Legal laureate

Military duty, law career highlight journey of Wright State alum Garrett Gall '73

Military duty during Vietnam and a long law career highlight the journey of Wright State alumnus Garrett Gall '73. (Photo by Erin Pence)

Military duty during Vietnam and a long law career highlight the journey of Wright State alumnus Garrett Gall ’73. (Photo by Erin Pence)

Stationed in San Francisco during the Vietnam War, Army officer Garrett Gall was tasked with escorting the bodies of soldiers killed in the war back to their families.

During that agonizing duty, Gall once had to return the remains of a couple’s only son. To Gall’s surprise, the soldier’s mother asked him to stay with the couple while they navigated their grief.

“I remember the first night sitting and she wanted to take me through her son’s life in Vietnam,” Gall recalled. “I was so impressed by somebody who in their moment of probably greatest pain was able to reach out and say come stay with us.”

It was a lesson in kindness and understanding that would stick with Gall over the years as he finished his military duty, got college degrees from Wright State University and the University of Toledo and built successful careers as an attorney and prosecutor.

And it was a lesson that would give Gall insight into the human condition and an openmindedness and understanding view as he prosecuted cases.

“What I learned is that so much of crime is really unplanned; it’s very spontaneous,” Gall said. “Most people are not inherently cruel or evil. They are people who are perhaps in self-made difficult circumstances and they react to things.”

The 69-year-old Gall is currently reacting to his own retirement. After a 30-year career with the Auglaize and Greene County prosecutor’s offices, Gall is spending a lot of time with his bicycle. He cycled about 2,800 miles last year and plans to cycle 2,500 miles this year.

“I think I’m a sheltered hyperactive person,” he said. “I don’t sit still well, even in retirement.”

In 2005, Gall donated one of his kidneys at age 58.

“Donating a kidney doesn’t change your life,” he said. “I do more now than I did then.”

Part of his retirement activity is acknowledging the skills and the direction Wright State gave him and the recognition that college today is much more of a financial challenge than it was for him.

As a result, he and his wife, Kathleen — who got her master’s degree in education from Wright State — have funded a scholarship for Wright State students who major in theatre or dance.

“We really enjoy the theatre,” he said. “But even more than enjoying the theatre, we really appreciate seeing the work and talent that goes into that.”
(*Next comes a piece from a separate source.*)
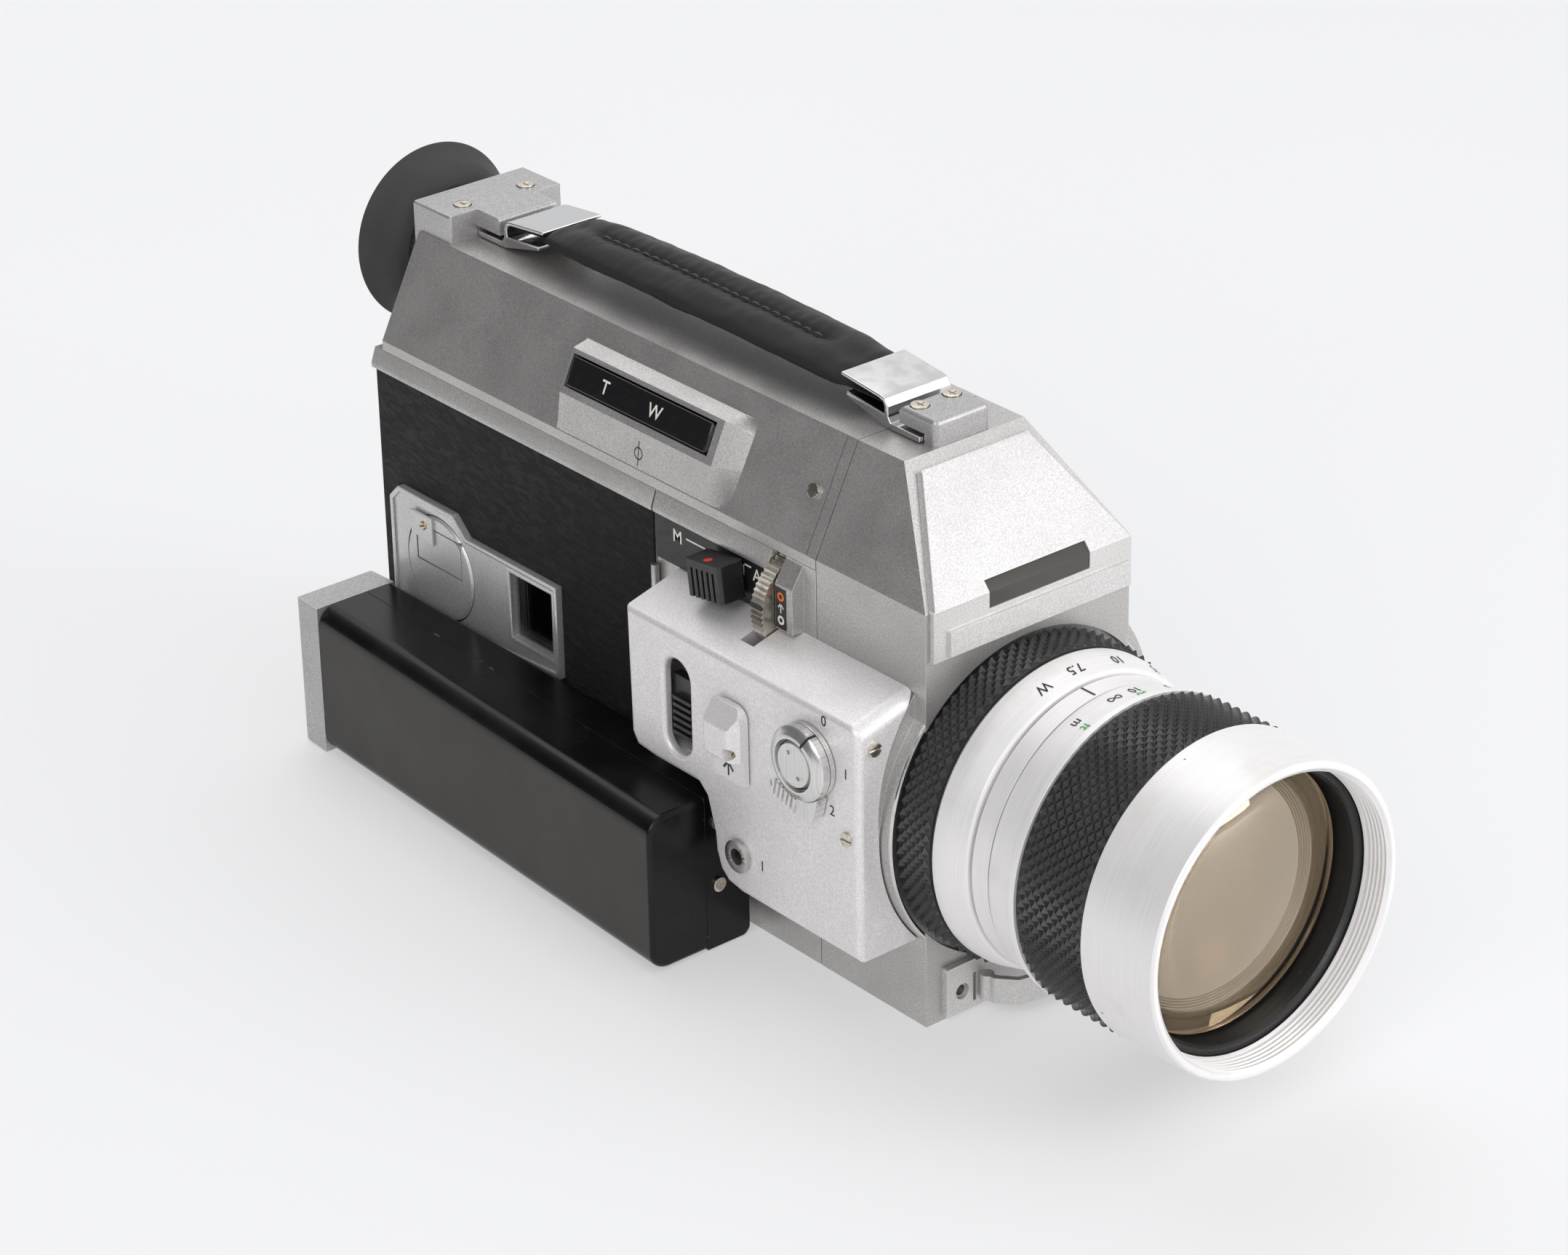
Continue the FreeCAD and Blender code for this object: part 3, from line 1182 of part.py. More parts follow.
def release_socket():
    """Threaded bush for a cable release, set through the front wall."""
    tube = cylinder("release_tube", 1.75, 3.6, (D.front_x - 2.9, RELEASE_Y, RELEASE_Z), "x")
    return cut("release_socket", tube,
               cylinder("release_thread", 1.2, 3, (D.front_x - 2.0, RELEASE_Y, RELEASE_Z), "x"))


def trigger_lever():
    """Curved finger lever of bent strip."""
    outer = [(1.9, -14.4), (5.6, -13.9), (9.4, -10.6), (11.0, -4.0), (11.0, 2.0), (9.6, 7.4), (6.6, 10.4)]
    inner = [(6.2, 8.9), (8.4, 6.8), (9.7, 1.8), (9.7, -3.8), (8.3, -9.8), (5.0, -12.6), (1.9, -13.1)]
    points = [(D.front_x + forward, y) for forward, y in outer + inner]
    band = plate("trigger_band", "XY", points, TRIGGER_Z, 5.9)
    return fuse("trigger_lever", band,
                cylinder("trigger_pivot", 1.5, 5.9, (D.front_x + 3.0, -13.5, TRIGGER_Z)))


def zoom_rocker():
    """Black rocking key in the tilted recess."""
    blank = rocker_prism("rocker_blank", 0, 3.6)
    place(blank, rocker_corner(0, -3.2), Rotation(X, RECESS_TILT))
    return rounded("zoom_rocker", blank, 0.8, lambda edge: edge.Length < 8)


SUB_PARTS = [
    body_casting, chamber_casting, left_cover, left_leatherette, tripod_socket, top_housing, front_housing,
    front_plate, meter_window, label_band, film_door, door_leatherette, door_trim, film_window,
    door_hinge_pin, door_latch, latch_flap, side_panel, speed_slider, slide_button, mode_dial,
    dial_lever, exposure_knob, aperture_wheel, remote_jack, case_screws, lens_barrel, zoom_ring,
    zoom_grip, focus_ring, focus_grip, front_band, retaining_ring, front_lens, variator_cell,
    compensator_cell, relay_lens, film_gate, drive_gear, motor_pinion, shutter_disc, drive_motor,
    drive_spindle, viewfinder_tube, diopter_ring, eyecup, strap_brackets,
    strap_clips, carry_strap, grip_shell, grip_cover, battery_cap, batteries, grip_screws,
    grip_hinge_block, grip_hinge_pin, trigger_plate, release_socket, trigger_lever, zoom_rocker,
]


def export(sub_parts):
    """Checks every object, then writes one file per sub-part."""
    doc.recompute()
    broken = [item.Name for item in doc.Objects if {"Invalid", "Error"} & set(item.State)]
    if broken:
        raise RuntimeError("failed objects: " + ", ".join(broken))
    os.makedirs("parts", exist_ok=True)
    for name, thing in sub_parts.items():
        shape = thing.Shape
        if shape.isNull() or not shape.isValid():
            raise RuntimeError(f"{name}: bad shape")
        thing.Label = name
        shape.exportStep(os.path.join("parts", name + ".step"))
        bounds = shape.BoundBox
        print(f"{name:18s} solids {len(shape.Solids):2d} volume {shape.Volume:10.1f} "
              f"x {bounds.XMin:7.1f} {bounds.XMax:7.1f} y {bounds.YMin:6.1f} {bounds.YMax:6.1f} "
              f"z {bounds.ZMin:6.1f} {bounds.ZMax:6.1f}")


def main():
    export({builder.__name__: builder() for builder in SUB_PARTS})


main()
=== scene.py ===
"""Looks of the cine camera: materials, knurled grips, strap, markings, light and camera."""
import math
import random

import bpy
from mathutils import Matrix, Vector, noise


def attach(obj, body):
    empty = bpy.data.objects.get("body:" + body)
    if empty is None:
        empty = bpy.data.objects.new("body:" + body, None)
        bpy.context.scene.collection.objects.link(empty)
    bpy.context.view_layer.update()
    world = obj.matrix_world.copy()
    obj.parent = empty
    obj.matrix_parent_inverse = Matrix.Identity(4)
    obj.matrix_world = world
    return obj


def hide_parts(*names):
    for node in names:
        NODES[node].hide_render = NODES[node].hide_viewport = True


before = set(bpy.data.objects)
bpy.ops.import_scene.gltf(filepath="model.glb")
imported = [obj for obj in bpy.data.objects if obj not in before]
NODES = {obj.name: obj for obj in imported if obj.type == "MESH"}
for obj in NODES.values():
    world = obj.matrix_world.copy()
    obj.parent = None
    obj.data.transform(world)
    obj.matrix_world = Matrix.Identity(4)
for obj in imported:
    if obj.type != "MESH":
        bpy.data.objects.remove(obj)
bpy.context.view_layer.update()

# Points, sizes and radii are in millimetres in the frame's axes; MM turns them into metres.
MM = 0.001
LENS_Z = 44.7
FORWARD, UPWARD, RIGHTWARD = (1, 0, 0), (0, 0, 1), (0, -1, 0)


# ---------------------------------------------------------------- materials

class Look:
    """A Principled material and short ways to wire its texture nodes."""

    def __init__(self, name, base, metallic=0.0, rough=0.5, **sockets):
        self.material = bpy.data.materials.new(name)
        self.material.use_nodes = True
        self.tree = self.material.node_tree
        self.shader = self.tree.nodes["Principled BSDF"]
        self.shader.inputs["Base Color"].default_value = (*base, 1)
        self.shader.inputs["Metallic"].default_value = metallic
        self.shader.inputs["Roughness"].default_value = rough
        for socket, number in sockets.items():
            self.shader.inputs[socket.replace("_", " ")].default_value = number
        self.place = self.node("ShaderNodeTexCoord").outputs["Object"]
        self.normal = None

    def node(self, kind, **settings):
        made = self.tree.nodes.new(kind)
        for name, value in settings.items():
            setattr(made, name, value)
        return made

    def wire(self, source, target):
        """Links an output to a socket, or sets the socket to a number or a colour."""
        if isinstance(source, (int, float)):
            target.default_value = source
        elif isinstance(source, tuple):
            target.default_value = (*source, 1)
        else:
            self.tree.links.new(source, target)

    def mapped(self, stretch, turn=(0, 0, 0)):
        """Object coordinates turned, then stretched."""
        where = self.place
        if any(turn):
            rotate = self.node("ShaderNodeVectorRotate", rotation_type="EULER_XYZ")
            rotate.inputs["Rotation"].default_value = turn
            self.wire(where, rotate.inputs["Vector"])
            where = rotate.outputs["Vector"]
        mapping = self.node("ShaderNodeMapping")
        mapping.inputs["Scale"].default_value = stretch
        self.wire(where, mapping.inputs["Vector"])
        return mapping.outputs["Vector"]

    def noise(self, scale, detail=3.0, rough=0.55, stretch=(1, 1, 1), turn=(0, 0, 0), distortion=0.0):
        made = self.node("ShaderNodeTexNoise")
        made.inputs["Scale"].default_value = scale
        made.inputs["Detail"].default_value = detail
        made.inputs["Roughness"].default_value = rough
        made.inputs["Distortion"].default_value = distortion
        self.wire(self.mapped(stretch, turn), made.inputs["Vector"])
        return made.outputs["Fac"]

    def cells(self, scale, warp):
        """Distance to the middle of the nearest cell, in a grid bent by the warp."""
        made = self.node("ShaderNodeTexVoronoi")
        made.inputs["Scale"].default_value = scale
        shift = self.node("ShaderNodeTexNoise")
        shift.inputs["Scale"].default_value = scale * 0.6
        self.wire(self.place, shift.inputs["Vector"])
        bend = self.node("ShaderNodeVectorMath", operation="MULTIPLY_ADD")
        self.wire(shift.outputs["Color"], bend.inputs[0])
        bend.inputs[1].default_value = (warp, warp, warp)
        self.wire(self.place, bend.inputs[2])
        self.wire(bend.outputs["Vector"], made.inputs["Vector"])
        return made.outputs["Distance"]

    def ramp(self, value, low, high, start=0.0, end=1.0):
        """Smooth step from start to end while the value goes from low to high."""
        made = self.node("ShaderNodeMapRange", interpolation_type="SMOOTHSTEP")
        for socket, number in (("From Min", low), ("From Max", high), ("To Min", start), ("To Max", end)):
            made.inputs[socket].default_value = number
        self.wire(value, made.inputs["Value"])
        return made.outputs["Result"]

    def combine(self, operation, first, second):
        """Result of a Math node's operation on two outputs or numbers."""
        made = self.node("ShaderNodeMath", operation=operation)
        self.wire(first, made.inputs[0])
        self.wire(second, made.inputs[1])
        return made.outputs["Value"]

    def times(self, first, second):
        return self.combine("MULTIPLY", first, second)

    def mix(self, factor, first, second):
        """The first colour at factor 0, the second at factor 1."""
        made = self.node("ShaderNodeMix", data_type="RGBA")
        self.wire(factor, made.inputs["Factor"])
        self.wire(first, made.inputs["A"])
        self.wire(second, made.inputs["B"])
        return made.outputs["Result"]

    def bump(self, height, depth_mm, strength=1.0):
        """Adds relief on top of the relief wired so far."""
        made = self.node("ShaderNodeBump")
        made.inputs["Distance"].default_value = depth_mm * MM
        made.inputs["Strength"].default_value = strength
        self.wire(height, made.inputs["Height"])
        if self.normal is not None:
            self.wire(self.normal, made.inputs["Normal"])
        self.normal = made.outputs["Normal"]
        self.wire(self.normal, self.shader.inputs["Normal"])

    def edges(self, radius_mm, low=0.02, high=0.25):
        """1 on edges and in corners, 0 on flat ground."""
        bevel = self.node("ShaderNodeBevel", samples=4)
        bevel.inputs["Radius"].default_value = radius_mm * MM
        ground = self.node("ShaderNodeNewGeometry").outputs["True Normal"]
        dot = self.node("ShaderNodeVectorMath", operation="DOT_PRODUCT")
        self.wire(bevel.outputs["Normal"], dot.inputs[0])
        self.wire(ground, dot.inputs[1])
        return self.ramp(self.combine("SUBTRACT", 1.0, dot.outputs["Value"]), low, high)

    def colour(self, source):
        self.wire(source, self.shader.inputs["Base Color"])

    def rough(self, source):
        self.wire(source, self.shader.inputs["Roughness"])

    def metal(self, source):
        self.wire(source, self.shader.inputs["Metallic"])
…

Gall has also created a fund for an annual merit award to Wright State’s outstanding Model UN delegate. In addition, he has been a valued member of the College of Liberal Arts Dean’s Leadership Board and contributed to leadership and study-abroad scholarships.

Gall grew up in the Dayton View neighborhood and graduated from Chaminade High School before enrolling at the University of Dayton, where he studied psychology for two years before enlisting in the U.S. Army.

He was commissioned as an officer in 1967, pulled duty in San Francisco and then spent two years in Vietnam working as a transportation officer.

“I learned a lot about myself, my abilities, my shortcomings,” he said. “It helped me grow. I came out a different person than I went in.”

Gall got a job at Reynolds and Reynolds as a computer operator and programmer, realized he was not built to sit at a desk, so he enrolled at Wright State as a full-time student.

“It was a very energetic place,” he recalled. “Many of the professors were young. There was just a vitality to all of it, and I got caught up in that.”

Gall said he became determined to succeed.

“The enthusiasm I remember from some of the instructors was transferred to me,” he said. “I was taking things on. I was a worker. I was motivated.”

Gall graduated with honors in political science in 1973, got his law degree from the University of Toledo in 1976 and landed a job with a law firm in St. Marys, Ohio.

In 1986, his wife woke up on a Sunday morning with severe abdominal pain. She was diagnosed with liver cancer and passed away five months later, leaving Gall to raise the couple’s three children, the youngest of which was less than a year old.

So Gall joined the Auglaize County Prosecutor’s Office as an assistant prosecutor, giving him a more regular work schedule. In 1994, he was elected prosecutor.

“It’s like going from playing defense to playing offense; there is a somewhat different skill set,” he said. “But having been a defense attorney made me a better prosecutor.”

In 1997, Gall remarried, moved to Dayton and was hired by the Greene County Prosecutor’s Office as an assistant prosecutor. He retired in 2013.

“It’s been interesting,” he said. “I’ve gone down roads I never expected to go down, but I look back and don’t think I regret anything. So much of life is not the product of great planning, but is the product of moments that change your life.”